President Bush wants to build a space station on the moon and has increased NASA funding. Yeah, he says he’s got the best interests of science in mind.
But FM harbors the suspicion that Bush is just in it for the cheese. We set out to ask the nation’s best and brightest what planetary dairy we might find on the moon.
John B. Walsh '04 proclaims that the moon is most certainly made of muenster. Sasha G. Weiss '05 speculates that our celestial sister is really gorgonzola, “because it’s kind of green and decayed-looking.” Meanwhile, Nate F. Rogers '05 recalls the findings of the recent Wallace and Gromit moon exploration. Although the British claymation man-and-dog team hoped for “a nice bit of Gorgonzola,” they found that the moon was, in fact, made of Wensleydale cheese, a flaky, creamy variety from Yorkshire.
But who is to say space exploration has an English accent? Feilin A. Zhu '06 wryly suggests that the moon is, in fact, a big ball of American cheese, while Hannah E. Wright '06 finds herself at a loss: “Ask somebody from Wisconsin.”
To set the record straight, FM decided to consult an expert: Oken Stroh, deli-meister at Cardullo’s Gourmet. Stroh maintains that lunar cheese is undoubtedly hard, like parmesan. Maybe a Gruyère, he muses, or a Comet (pronounced co-may, comme les français). Then revelation strikes: Appenzeller, a firm, full-flavored Swiss. Just the right texture and bouquet.

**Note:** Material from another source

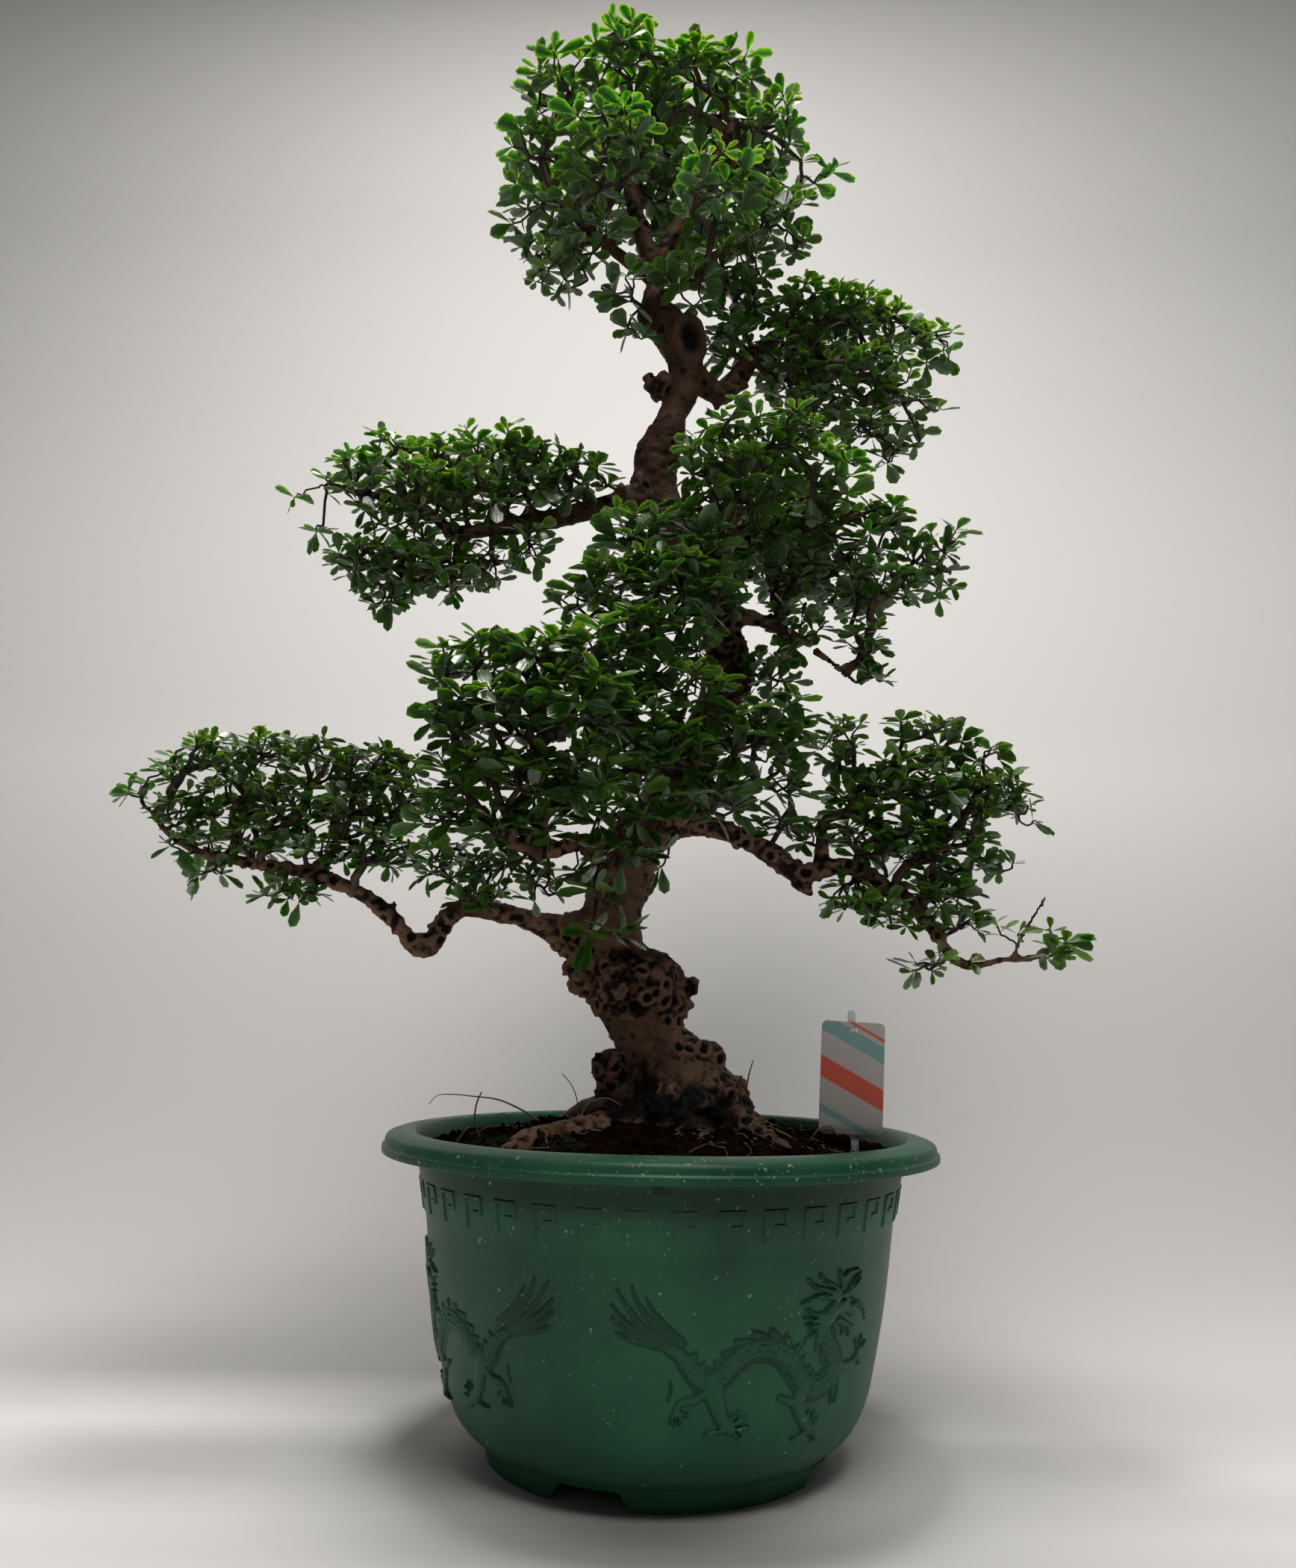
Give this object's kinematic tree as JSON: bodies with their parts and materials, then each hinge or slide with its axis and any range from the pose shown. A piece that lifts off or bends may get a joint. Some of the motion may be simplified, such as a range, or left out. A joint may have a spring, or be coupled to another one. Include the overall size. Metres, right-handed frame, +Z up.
{
  "type": "fukien tea bonsai",
  "caption": "Fukien tea bonsai with a winding trunk and leafy pads, growing in soil in a round green plastic pot, with a plant label.",
  "frame": {"origin": "middle of the bounding box at the height of the pot's foot", "axes": "+Z up along the pot's axis, -Y towards the front, +X to the viewer's right"},
  "size_m": [0.7188, 0.4, 1.1606],
  "materials": {
    "pot": "satin",
    "soil": "matte",
    "bark": "matte",
    "leaf": "satin",
    "young_leaf": "satin",
    "card": "satin",
    "stake": "satin"
  },
  "bodies": {
    "root": {"pot": "pot", "soil": "soil", "trunk": "bark", "label_card": "card", "label_stake": "stake", "leaves_crown": "young_leaf", "leaves_upper_right": "leaf", "leaves_right_front": "young_leaf", "leaves_right_middle": "leaf", "leaves_upper_left": "leaf", "leaves_upper_left_low": "leaf", "leaves_middle": "leaf", "leaves_middle_top": "leaf", "leaves_trunk_front": "young_leaf", "leaves_lower_left": "leaf", "leaves_lower_right": "leaf", "leaves_lower_right_tip": "young_leaf", "leaves_lower_right_low": "leaf", "leaves_trunk_low": "leaf", "leaves_back_upper": "leaf", "leaves_back_lower": "leaf"}
  },
  "joints": []
}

The American public worries that the moon initiative puts too much strain on the national budget, and the American public may be right. With the moon weighing in at 162 sexillion pounds, and Appenzeller selling for $14.99 a pound, buying the moon at Cardullo’s would set the US back $2.4 septillion. Outrageous, the prices in the Square these days.